On Mon, Oct 27, 2025 at 8:43 PM Richard Biener
<[email protected]> wrote:
>
> On Mon, Oct 27, 2025 at 12:16 PM H.J. Lu <[email protected]> wrote:
> >
> > On Mon, Oct 27, 2025 at 4:37 PM Richard Biener
> > <[email protected]> wrote:
> > >
> > > On Fri, Oct 24, 2025 at 11:25 PM H.J. Lu <[email protected]> wrote:
> > > >
> > > > On Fri, Oct 24, 2025 at 10:23 PM Georg-Johann Lay <[email protected]> wrote:
> > > > >
> > > > > Am 24.10.25 um 15:45 schrieb H.J. Lu:
> > > > > > For x86, volatile memory can be used as source operand for loads.  
> > > > > > Add
> > > > > > -fcombine-op-with-volatile-memory-load to allow operations with 
> > > > > > volatile
> > > > > > memory load:
> > > > > >
> > > > > > 1. Add a field, try_combine_insn, to recog_data_d for the combine 
> > > > > > pass to
> > > > > >     pass the instruction information to general_operand.

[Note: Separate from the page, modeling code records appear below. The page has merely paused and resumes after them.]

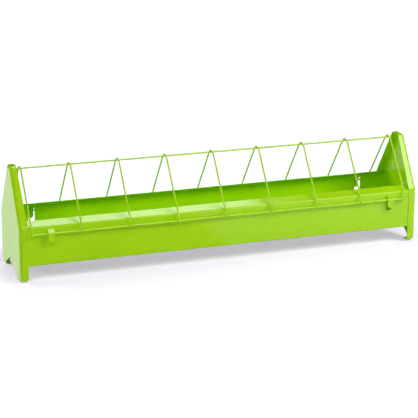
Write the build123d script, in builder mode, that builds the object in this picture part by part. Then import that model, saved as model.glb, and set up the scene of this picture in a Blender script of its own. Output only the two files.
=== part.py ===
from build123d import *
import math
import os

# Trough feeder: a folded sheet-steel channel between two pressed gable end plates, with a
# welded wire grille that is held by four tabs lanced out of the channel walls.
# Frame: origin on the floor under the middle of the feeder, +X along its length,
# -Y is the front, +Z up. All sizes in millimetres.

# Overall sizes
length = 750.0
half_width = 70.0
height = 193.0
sheet = 1.0

# End plates
flange_width = 15.0
top_flange_width = 12.5
foot_flange_width = 7.5
plate_bend_radius = 6.0
shoulder_z = 99.8
shoulder_radius = 14.0
top_half_width = 12.0
top_corner_radius = 7.0
foot_corner_radius = 12.0
notch_z = 29.0
notch_apex_radius = 3.0
notch_knee = (37.0, 10.0)
toe_y = 46.0
toe_radius = 5.0

# Trough channel
channel_half_width = half_width - sheet
channel_bottom_z = 29.4
fold_z = 99.0
lip_edge_y = 52.5
lip_edge_z = 106.0
fold_radius = 3.0
channel_end_gap = 0.4

# Lanced tabs that hold the grille's side wires
tab_x = 320.0
tab_width = 11.4
tab_root_z = 94.0
tab_reach = 8.3
tab_fall = 5.7
tab_end_z = 71.5
tab_bend_radius = 2.0
slot_clearance = 0.3
slot_end_z = 64.6

# Wire grille
wire_diameter = 3.0
weld_set_down = 0.3
cross_wire_count = 9
cross_wire_pitch = 87.8
grille_shift_x = -3.4
side_wire_y = 74.0
side_wire_z = 86.5
ridge_wire_z = 186.0
leg_bend_z = 93.5
leg_end_z = 85.0
leg_bend_radius = 5.0
peak_z = 198.7

os.makedirs("parts", exist_ok=True)

wire_radius = wire_diameter / 2
half_length = length / 2
wire_step = wire_diameter - weld_set_down
grille_half_length = (cross_wire_count - 1) / 2 * cross_wire_pitch


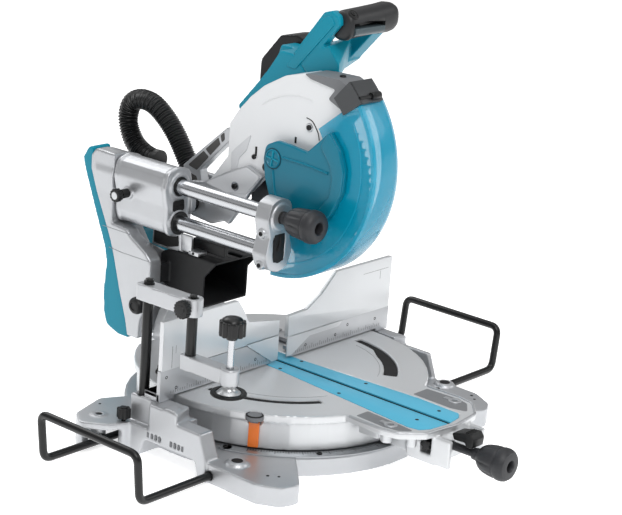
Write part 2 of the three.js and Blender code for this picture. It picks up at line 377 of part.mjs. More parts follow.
// ================= slide carriage =================
const carriage = group(arm, PIPE_X, 170, 235);
{
  const shell = outline([[-110, 262, 20], [-104, 288, 14], [-80, 295, 20], [-56, 288, 14], [-50, 262, 14], [-50, 205, 14], [-58, 187, 12], [-80, 182, 16], [-98, 187, 12], [-103, 205, 10], [-103, 232, 6]], 2);
  let c = prism("y", shell, 170, 288);
  // bracket that carries the head hinge
  c = join(c, prism("z", outline([[-58, 222], [46, 222], [46, 282, 6], [-58, 282]], 2), 206, 258));
  c = join(c, prism("x", outline([[282, 206], [282, 258, 6], [206, 258, 10], [163, 246, 10], [163, 218, 10], [206, 206, 8]], 2), 34, 46));
  c = join(c, prism("x", outline([[282, 206], [282, 258, 6], [206, 258, 10], [163, 246, 10], [163, 218, 10], [206, 206, 8]], 2), -57, -46));
  // web below the barrels, towards the stop bracket
  c = join(c, prism("x", [[238, 190], [172.4, 190], [172.4, 155.6], [167.5, 153.6], [200, 150], [238, 150.5]], -66.5, -62.3));
  c = cut(c, box(0, 34, 200, 290, 240, 262));
  for (const z of [PIPE_TOP_Z, PIPE_LOW_Z]) c = cut(c, rod([PIPE_X, 160, z], [PIPE_X, 300, z], 14.8, 24));
  c = cut(c, rod([-70, 185, 232], [60, 185, 232], 8.2, 20));
  c = cut(c, rod([-120, 258, 238], [-88, 258, 238], 4.9, 12));
  add(carriage, "carriage_housing", c, ...CAST);
  for (const [name, z, fl] of [["upper_pipe_bush", PIPE_TOP_Z, 15.6], ["lower_pipe_bush", PIPE_LOW_Z, 17]])
    add(carriage, name, cut(join(rod([PIPE_X, 169.6, z], [PIPE_X, 196, z], 14.5, 24), rod([PIPE_X, 166, z], [PIPE_X, 169.7, z], fl, 24)), rod([PIPE_X, 150, z], [PIPE_X, 310, z], PIPE_R + GAP, 24)), ...BLACK);
  add(carriage, "head_pivot_shaft", join(rod([-56, 185, 232], [50, 185, 232], 7.9, 20), rod([46.4, 185, 232], [51, 185, 232], 12, 6)), ...STEEL);
  const sl = group(carriage, -110, 258, 238);
  add(sl, "slide_lock_screw", join(rod([-89, 258, 238], [-130, 258, 238], 4.5, 12), rod([-122, 258, 238], [-107.5, 258, 238], 7.5, 12), turned([[0, 0], [10, 0], [11, 2], [11, 9], [9, 11], [0, 11], [0, 0]], [-126, 258, 238], [-1, 0, 0], 18)), ...BLACK);
  add(carriage, "head_return_spring", cut(rod([-45.4, 185, 232], [-34.6, 185, 232], 19, 16), rod([-50, 185, 232], [-20, 185, 232], 10, 16)), 0x202225, 0.4, 0.8);
  add(carriage, "head_stop_bracket", join(box(-66, -61, 150, 172, 156, 181.6), box(-66, -45, 134, 156, 153, 160), box(-46, -36.4, 96, 166, 157, 175)), ...STEEL);
  add(carriage, "dust_hose", hose([[5, 298, 267], [5, 315, 267], [5, 337, 272], [5, 358, 284], [6, 373, 304], [7, 379, 328], [8, 372, 350], [10, 352, 360], [12, 324, 356], [15, 296, 336], [17, 272, 310], [17, 250, 280], [17, 235, 261]], 16, 26, 10), ...BLACK);
}

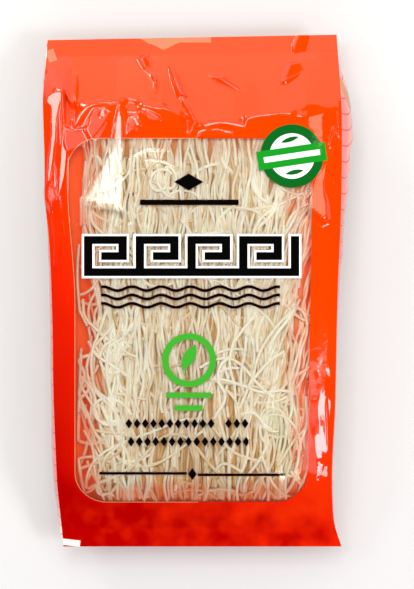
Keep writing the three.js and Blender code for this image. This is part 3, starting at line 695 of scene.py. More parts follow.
def filmBump(tree, place):
    # stretch marks of rolled film, 6 mm and 1.5 mm apart
    coarse = addNode(tree, "ShaderNodeTexNoise", {"Vector": place, "Scale": 0.16, "Detail": 2.0})
    fine = addNode(tree, "ShaderNodeTexNoise", {"Vector": place, "Scale": 0.6, "Detail": 1.0})
    both = addNode(tree, "ShaderNodeMath", {0: fine, 1: 0.15, 2: coarse}, operation="MULTIPLY_ADD")
    return addNode(tree, "ShaderNodeBump", {"Height": both, "Strength": 0.12, "Distance": 0.0004})


def printedFilm():
    # cast polypropylene film printed on its inner side: glass-smooth outside, flat ink below it
    material, tree = newMaterial("polypropyleneFilmPrinted")
    place = flatPlace(tree)
    colour, ink = inkColour(tree, place)
    bump = filmBump(tree, place)
    printed = addNode(tree, "ShaderNodeBsdfPrincipled",
                      {"Base Color": colour, "Roughness": clearFilm["gloss"], "IOR": clearFilm["ior"],
                       "Normal": bump})
    clear = clearShader(tree, clearFilm["gloss"], clearFilm["haze"],
                        linearColour(clearFilm["hazeColour"]), bump)
    both = addNode(tree, "ShaderNodeMixShader", {0: ink, 1: clear, 2: printed})
    addNode(tree, "ShaderNodeOutputMaterial", {0: both})
    return material


sideFilm = {
    "pale": "FBDCD6",
    "pink": "EE8A86",
    "pinkHeights": (22.0, 37.0),  # pale below the first, pink by the print's light above the second
    # painted shade of the crimps
    "line": "C8585E",
    "tan": "D0946C",              # bare strip at the upper right corner
    "tanStrip": ((81.6, 109.8), (1.3, 9.0), 25.0),  # its centre, half size and turn
    "haze": 0.75,                 # share of the light that the milky film scatters
    "linePitch": 8.8,             # crimp lines of painted shade, mm
    "lineWidth": 0.8,
    "archHeight": 37.5,           # where each line hangs lowest
    "archBow": -0.05,
}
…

> > > > > > 2. Update recog_for_combine_1 to set recog_data.try_combine_insn 
> > > > > > and clear
> > > > > >     when calling recog.
> > > > > > 3. Add a function, volatile_memory_ok, which returns true if 
> > > > > > volatile
> > > > > >     memory is used for load and 
> > > > > > -fcombine-op-with-volatile-memory-load is
> > > > > >     enabled.
> > > > > > 4. Update general_operand to call volatile_memory_ok to determine if
> > > > > >     a memory operand is OK.
> > > > > >
> > > > > > Enabled at -O1 and higher for x86.  It optimizes
> > > > >
> > > > > Hi, what's the reason why this is not enabled for all targets?
> > > >
> > > > There are 2 reasons:
> > > >
> > > > 1.  RISC processors only allow moves with memory.   Since this 
> > > > optimization
> > > > only applies to other load operations, it is nop for most RISC 
> > > > processors.
> > > > 2.  Some GCC tests scan compiler assembly outputs which don't expect 
> > > > other
> > > > load operations with volatile memory.   I have to disable this 
> > > > optimization
> > > > in 100+ x86 tests in my patch.  If this is enabled for other targets, 
> > > > it may
> > > > cause many GCC tests failures.
> > > >
> > > > If your target supports this, you can give it a try.
> > > >
> > > > > Can it break volatile correctness or so?
> > > >
> > > > No.   My patch has some tests to verify the volatile correctness.
> > >
> > > IMO the -fcombine-op-with-volatile-memory-load is quite a bad name.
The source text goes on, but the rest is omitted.